To say that the BTC/CWC issue has drawn battle lines in the country would be an understatement.

Free National Movement (FNM) and PLP supporters, BTC union representatives and workers and the general public are either for it or against it, but whatever their position they made it known with posters, bullhorns and even blood, sweat and tears.

But according to Mr. Maynard these actions are being fuelled by the PLP who he said is "behind all of the civil unrest in the country right now."

North Andros and Berry Islands MP Vincent Peet would tell you that while he has no problem privatising BTC, however, he said he does have a problem with the lack of transparency with the process.

"It appears to me that Cable &Wireless is the only winner here," he said. "Why is there a two per cent fixed operating fee to be paid to Cable &Wireless for managing BTC?

"It is highly improper for an entity to purchase another entity and then be paid to manage that new entity. This is a guaranteed amount and they get this money even if BTC doesn’t make a cent."

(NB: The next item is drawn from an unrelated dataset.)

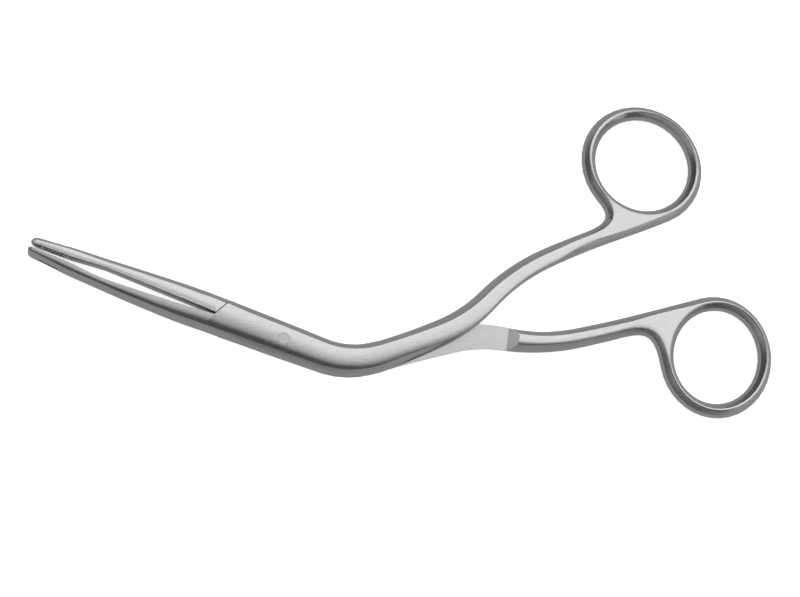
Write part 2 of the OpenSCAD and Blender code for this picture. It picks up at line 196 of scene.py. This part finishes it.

Mr. Peet also accused the government of "selling Bahamians’ generational property" to CWC.

However, Montagu MP Loretta Butler-Turner was quick to shoot down that thought as she claimed she has too strong of an attachment to the country to ever stand for such a thing.

"My grandfather Sir Milo Butler fought for the rights of Bahamians and (you) dare say I, who still live among my people would come in here and sell out our birthright for the Bahamians I live with and see everyday," she said.

"I am a third generation Bahamian. I don’t have to buy the loyalty of Montagu, I live among my people I have to pass them everyday. These are people that I go to church with, went to school with, that I live with, that I work with, they know me. They don’t have to worry about their MP selling out their birthright."

The debate is expected to end on Thursday.